I can only think of one way to do that and that is through daily meditation and prayer. A daily connection to my highest source, that which I call God, and the ability to bring that with me wherever I go. I believe in reincarnation. I believe we keep coming back until we get it right, until we learn those lessons that are ours to learn. And I don't want to come back. I'm pretty sure I didn't want to come this time. But I am committed to learning this lesson in this lifetime. It's mine to learn. And it's doable.

When I lose my temper, we all lose--the animals, the world, as well as myself. My anger binds me to the consciousness that perpetuates cruelty. In those moments, I am strengthening fear. I need to strengthen peace instead. I need to hold the light, not just for the animals, but for the perpetrator of violence against them. I need to hold the light for my clients who come to me everyday to heal. I need to hold the light for my beautiful, brave fiancé; I need to hold the light for my animal companions in my home. I need to hold the light for myself. I need to hold the light for the world.

It's not about backing away from what is scary or difficult or dark, it's not about denying what is happening on planet earth or in my own life, it's about going deeper into it with the light of God shining by my side.

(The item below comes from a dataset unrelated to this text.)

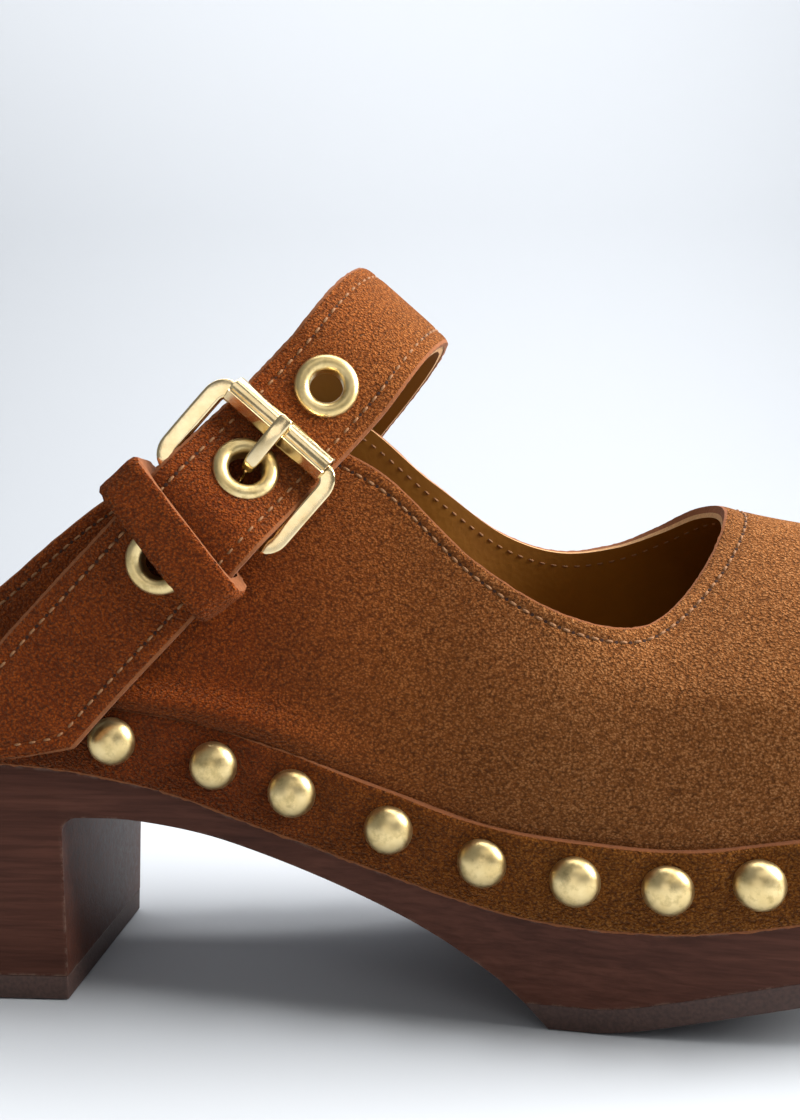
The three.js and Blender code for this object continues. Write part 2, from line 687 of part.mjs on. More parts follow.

As I write this, it just happens to be Easter morning. It is the day of my resurrection. It is the day of taking off the thorns of anger I have placed upon my own head. It is freeing myself from this cross I have beared my whole life. It is the day I stop crucifying myself and others and the world. It is time to resurrect into the light, where God would have me be. If Jesus can do it, so can I. It is a Holy day, indeed.